17 febbraio 2016

Vita di Charlotte Brontë

Quest’anno, il prossimo 21 aprile, si celebra il bicentenario della nascita di Charlotte Brontë. È l’occasione giusta per leggere o rileggere la biografia che di lei scrisse Elizabeth Gaskell, iniziata praticamente all’indomani della notizia della morte dell’amica (di recente Castelvecchi Editore ha ripubblicato la traduzione di Simone Buffa di Castelferro, Vita di Charlotte Brontë, da tempo fuori commercio). Dal mio punto di vista il libro è la dimostrazione del fatto che Charlotte visse un’esistenza da romanzo, per certi versi anche più vivida e più interessante di quella dei suoi personaggi (che per me sono davvero difficili da amare); di certo la sublime scrittura di Gaskell ha la capacità di fare di lei un carattere squisitamente letterario, grazie a pennellate di colore e a schizzi ben delineati che riportano in vita paesaggi, volti, voci, movimenti e intensi desideri.

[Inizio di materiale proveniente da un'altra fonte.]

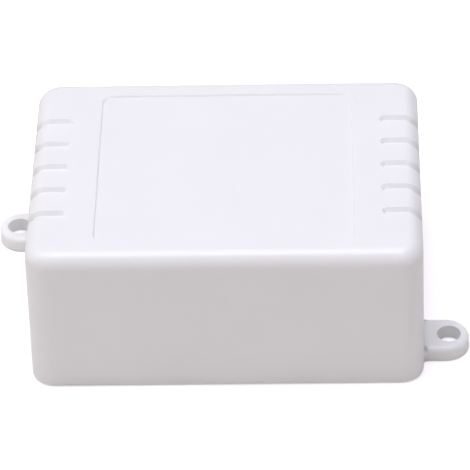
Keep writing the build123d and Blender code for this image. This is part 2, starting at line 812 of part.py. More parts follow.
# Start button: its plunger faces the small hole in the rear wall, and is pushed with a pin
button_face = rear_face - plunger_reach
button_middle = button_face - button_depth / 2
button_pins = [(button_x + side * button_width / 4, button_middle) for side in (-1, 1)]
with BuildPart() as button_body:
    with BuildSketch(Plane.XY.offset(board_top)):
        with Locations((button_x, button_middle)):
            Rectangle(button_width, button_depth)
    extrude(amount=button_height)
    with BuildSketch(Plane.XZ.offset(-button_face)):
        with Locations((button_x, rear_axis_z)):
            Circle(plunger_radius + plunger_fit)
    extrude(amount=plunger_inside + button_travel + button_back_gap, mode=Mode.SUBTRACT)
save(button_body, "button_body")

with BuildPart() as button_plunger:
    with BuildSketch(Plane.XZ.offset(-rear_face)):
        with Locations((button_x, rear_axis_z)):
            Circle(plunger_radius)
    extrude(amount=plunger_reach + plunger_inside)
save(button_plunger, "button_plunger")

with BuildPart() as button_leads:
    add(make_leads(button_pins, board_top, can_lead, can_lead))
save(button_leads, "button_leads")

# Range header: a row of square pins, two of them bridged by a cap that pulls off
header_rows = [header_y + (pin - (header_pins - 1) / 2) * header_pitch for pin in range(header_pins)]
header_points = [(header_x, row) for row in header_rows]
header_top = board_top + header_height
jumper_y = header_y + (header_pins - jumper_pins) * header_pitch / 2
with BuildPart() as range_header:
    with BuildSketch(Plane.XY.offset(board_top)):
        with Locations((header_x, header_y)):
            Rectangle(header_pitch, header_pins * header_pitch)
        with Locations(*header_points):
            Rectangle(header_pin, header_pin, mode=Mode.SUBTRACT)
    extrude(amount=header_height)
save(range_header, "range_header")

with BuildPart() as header_pin_set:
    add(make_leads(header_points, header_top + header_pin_length, header_pin, header_pin))
save(header_pin_set, "header_pins")

with BuildPart() as range_jumper:
    with BuildSketch(Plane.XY.offset(header_top + jumper_seat_gap)):
        with Locations((header_x, jumper_y)):
            Rectangle(header_pitch - 2 * jumper_side_gap, jumper_pins * header_pitch - 2 * jumper_side_gap)
    extrude(amount=header_pin_length + jumper_end_gap + jumper_roof)
    with BuildSketch(Plane.XY.offset(header_top + jumper_seat_gap)):
        with Locations(*header_points[header_pins - jumper_pins:]):
            Rectangle(header_pin + 2 * jumper_fit, header_pin + 2 * jumper_fit)
    extrude(amount=header_pin_length + jumper_end_gap, mode=Mode.SUBTRACT)
save(range_jumper, "range_jumper")

# Capacitors: sleeved cans with a rolled groove near the foot, standing on two leads
can_points = []
for name, x, y, radius, height in (
    ("filter_capacitor", filter_x, filter_y, filter_radius, filter_height),
    ("timing_capacitor", timing_x, timing_y, timing_radius, timing_height),
):
    points = [(x - radius / 2, y), (x + radius / 2, y)]
    can_points += points
    with BuildPart() as capacitor:
        with BuildSketch(Plane.XY.offset(board_top)):
            with Locations((x, y)):
                Circle(radius)
        extrude(amount=height)
        fillet(capacitor.edges().filter_by(GeomType.CIRCLE), can_rim)
        with BuildSketch(Plane.XY.offset(board_top + can_groove_height)):
            with Locations((x, y)):
                Circle(radius)
                Circle(radius - can_groove, mode=Mode.SUBTRACT)
        extrude(amount=2 * can_groove, mode=Mode.SUBTRACT)
        add(make_leads(points, board_top + can_rim, can_lead, can_lead))
    save(capacitor, name)

# Timer chip and trigger isolator: moulded bodies, each with two rows of legs
leg_points = []
for name, x, y, legs, length in (
    ("timer_chip", timer_x, timer_y, timer_legs, timer_length),
    ("trigger_isolator", isolator_x, isolator_y, isolator_legs, isolator_length),
):
    rows = [y + (leg - (legs / 2 - 1) / 2) * chip_leg_pitch for leg in range(legs // 2)]
    points = [(x + side * chip_leg_span / 2, row) for side in (-1, 1) for row in rows]
    leg_points += points
    shoulder = board_top + chip_lift + chip_height / 2
    with BuildPart() as chip:
        with BuildSketch(Plane.XY.offset(shoulder)):
            with Locations((x, y)):
                Rectangle(chip_width, length)
        extrude(amount=chip_height / 2, both=True, taper=5)
    save(chip, name)

    with BuildPart() as chip_legs:
        with BuildSketch(Plane.XY.offset(shoulder)):
            for row in rows:
                for side in (-1, 1):
                    with Locations((x + side * (chip_width / 2 + chip_leg_span / 2) / 2, row)):
                        Rectangle((chip_leg_span - chip_width) / 2 + chip_leg_thickness, chip_leg_width)
            with Locations((x, y)):
                Rectangle(chip_width, length, mode=Mode.SUBTRACT)
        extrude(amount=-chip_leg_thickness)
        with BuildSketch(Plane.XY.offset(shoulder)):
            with Locations(*points):
                Rectangle(chip_leg_thickness, chip_leg_width)
        extrude(amount=-(shoulder - board_top))
        add(make_leads(points, board_top, chip_leg_thickness, chip_leg_width / 2))
    save(chip_legs, f"{name}_legs")

# Flyback diode: a round body along X on two bent wires
diode_z = board_top + diode_radius
diode_points = [(diode_x + side * diode_lead_span / 2, diode_y) for side in (-1, 1)]
with BuildPart() as flyback_diode:
    with BuildSketch(Plane.YZ.offset(diode_x)):
        with Locations((diode_y, diode_z)):
            Circle(diode_radius)
    extrude(amount=diode_length / 2, both=True)
    with BuildSketch(Plane.YZ.offset(diode_x)):
        with Locations((diode_y, diode_z)):
            Circle(diode_lead_radius)
    extrude(amount=diode_reach, both=True)
    with BuildSketch(Plane.XY.offset(diode_z)):
        with Locations(*diode_points):
            Circle(diode_lead_radius)
    extrude(amount=-(diode_z - board_top + lead_length))
save(flyback_diode, "flyback_diode")

# Transistor and regulator: half-round bodies held above the board on three leads
small_can_points = []
for name, x, y in (
    ("driver_transistor", transistor_x, transistor_y),
    ("supply_regulator", regulator_x, regulator_y),
):
    points = [(x + step * small_lead_pitch, y) for step in (-1, 0, 1)]
    small_can_points += points
    with BuildPart() as small_can:
        with BuildSketch(Plane.XY.offset(board_top + small_can_lift)):
            with Locations((x, y)):
                Circle(small_can_radius)
            with Locations((x, y - small_can_flat - small_can_radius / 2)):
                Rectangle(2 * small_can_radius, small_can_radius, mode=Mode.SUBTRACT)
        extrude(amount=small_can_height)
        add(make_leads(points, board_top + small_can_lift, small_lead, small_lead))
    save(small_can, name)

# Chip resistors, soldered flat
with BuildPart() as chip_resistors:
    with BuildSketch(Plane.XY.offset(board_top)):
        with Locations((resistor_x, resistor_y)):
            across = resistor_length + resistor_gap
            along = resistor_width + resistor_gap
            with GridLocations(across, along, resistor_columns, resistor_rows):
                Rectangle(resistor_length, resistor_width)
    extrude(amount=resistor_height)
save(chip_resistors, "chip_resistors")

# Circuit board: notched round the corner bosses, drilled for its screws and every lead
drillings = [
    (contact_points, contact_pin_width, contact_thickness),
    (coil_pins + common_pin, relay_pin_width, relay_pin_thickness),
    (contact_pins, relay_pin_width, contact_strip),
    (trimmer_pins + button_pins + can_points, can_lead, can_lead),
    (lamp_points, lamp_lead, lamp_lead),
    (header_points, header_pin, header_pin),
    (leg_points, chip_leg_width / 2, chip_leg_thickness),
    (diode_points, 2 * diode_lead_radius, 0),
    (small_can_points, small_lead, small_lead),
]
with BuildPart() as circuit_board:
    with BuildSketch(Plane.XY.offset(board_bottom)):
        Rectangle(board_width, 2 * notch_y)
        Rectangle(2 * notch_x, board_depth)
        with GridLocations(2 * board_hole_x, 2 * board_hole_y, 2, 2):
            Circle(board_screw_radius + screw_hole_clearance, mode=Mode.SUBTRACT)
        for points, lead_width, lead_thickness in drillings:
            with Locations(*points):
                Circle(hypot(lead_width, lead_thickness) / 2 + lead_hole_gap, mode=Mode.SUBTRACT)
    extrude(amount=board_thickness)
save(circuit_board, "circuit_board")
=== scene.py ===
from math import cos, degrees, pi, radians, sin, tan

import bmesh
import bpy
from mathutils import Matrix, Vector


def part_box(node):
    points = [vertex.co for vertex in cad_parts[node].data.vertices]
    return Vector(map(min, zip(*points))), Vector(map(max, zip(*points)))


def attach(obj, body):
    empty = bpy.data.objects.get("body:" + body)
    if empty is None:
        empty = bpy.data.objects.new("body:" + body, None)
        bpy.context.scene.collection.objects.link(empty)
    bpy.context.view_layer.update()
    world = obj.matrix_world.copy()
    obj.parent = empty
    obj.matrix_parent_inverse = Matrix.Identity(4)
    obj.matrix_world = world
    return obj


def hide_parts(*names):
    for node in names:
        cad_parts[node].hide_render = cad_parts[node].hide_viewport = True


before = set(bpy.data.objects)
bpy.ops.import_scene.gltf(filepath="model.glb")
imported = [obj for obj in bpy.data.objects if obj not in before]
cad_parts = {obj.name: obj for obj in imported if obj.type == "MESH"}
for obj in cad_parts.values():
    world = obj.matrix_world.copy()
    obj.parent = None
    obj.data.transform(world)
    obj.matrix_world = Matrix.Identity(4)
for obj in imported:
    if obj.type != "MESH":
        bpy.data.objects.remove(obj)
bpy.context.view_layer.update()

MM = 0.001


# The view: the camera stands where the photograph was taken from, in front, a little to the
# right and about 40 degrees above, far off with a long lens.
aim = Vector((1.3, -0.72, 13.86)) * MM
camera_distance = 614.4 * MM
camera_pitch, camera_yaw, camera_roll = 40.412, 2.196, -2.058
photo_width_px = 470
focal_length_px = 3396.5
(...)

Fu il padre di Charlotte a chiedere a Elizabeth Gaskell di scrivere questa Vita: la fama di “Currer Bell” al momento della sua morte era grandissima, ed esisteva il rischio concreto che venissero diffuse delle biografie non autorizzate. Benché impensierita dall’importanza della missione, Elizabeth accettò l’incarico e ci lavorò con ardore, con il consueto impegno, e, purtroppo per lei, anche con un pizzico di imprudenza. La pubblicazione destò entusiasmi ma anche malcontento da parte di alcune delle persone coinvolte (in primo luogo l’amante del fratello di Charlotte, Branwell) e dovette essere revisionata e in alcune parti riscritta, sotto la minaccia di spiacevoli azioni legali. 
Il Rettorato Brontë a Haworth (foto di Mara Barbuni, 2014)
Quel che conta, però, è, come dicevo, la bellezza purissima dello stile, che crea sezioni di enorme respiro e, d’altra parte, si concentra sulle perfette ed emozionanti miniature di una vita che sono così tipiche della scrittura gaskelliana. Dopo un’introduzione dedicata all’esplorazione geografica, culturale e anche folkloristica dello Yorkshire – necessaria, secondo la biografa, per comprendere fino in fondo l’animo di Charlotte – impariamo a conoscere i primordi della famiglia Brontë; ci affezioniamo a figure secondarie che il talento narrativo di Gaskell rende speciali, come la domestica Tabby e il cartolaio di Haworth; osserviamo le aule scolastiche in cui Charlotte studiò, visse e insegnò. Vediamo la scrittrice da vicino, scrutando le iridi ricche di sfumature dei suoi occhi splendenti («non vidi mai nulla di simile in altra creatura umana») e le dita lunghe e delicate. Scopriamo che raramente si lasciava andare a nutrire speranze per il futuro. Sbirciamo fra le librerie del Rettorato, ritrovandovi volumi di Southey, di Wordsworth, di Walter Scott, di Ruskin. Leggiamo decine e decine di sue lettere. Ci fa stringere il cuore il pensiero di cosa Elizabeth scoprì quando si recò a Bruxelles a conoscere Monsieur Heger, il suo professore. Tremiamo nell’assistere alle crisi di astinenza di Branwell, ormai dipendente dall’alcol e dall’oppio. Ma, soprattutto, ho trovato commovente il ritratto di Emily, la geniale Emily Brontë, che si occupava delle faccende domestiche e impastava il pane leggendo, e non sapeva stare lontano dalla sua brughiera: «ai suoi occhi, negli angoli più cupi della landa sbocciavano i più vividi fiori. […] Nella solitudine trovava le più rare delizie; e certamente, non ultima, anzi, la più amata, la libertà. La libertà era l’aria che Emily respirava, senza di essa moriva» (sono parole di una lettera di Charlotte). Una scrittrice che la storia ha perso troppo presto. 
Non manca, naturalmente, “il racconto dei racconti”, ovvero la descrizione delle tre sorelle intente a scrivere e a scambiarsi impressioni critiche fra le quattro mura del parlour, e delle vicissitudini editoriali delle loro opere; di Charlotte, in particolare, Gaskell scrive: «la scelta delle parole è lo specchio del suo pensiero, nessun altro termine, per quanti sinonimi abbia, potrebbe essere sostituito a quello scelto da lei. […] Scriveva su quei pezzi di carta con una grafia minuta […] nella penombra del crepuscolo, vicino al caminetto acceso».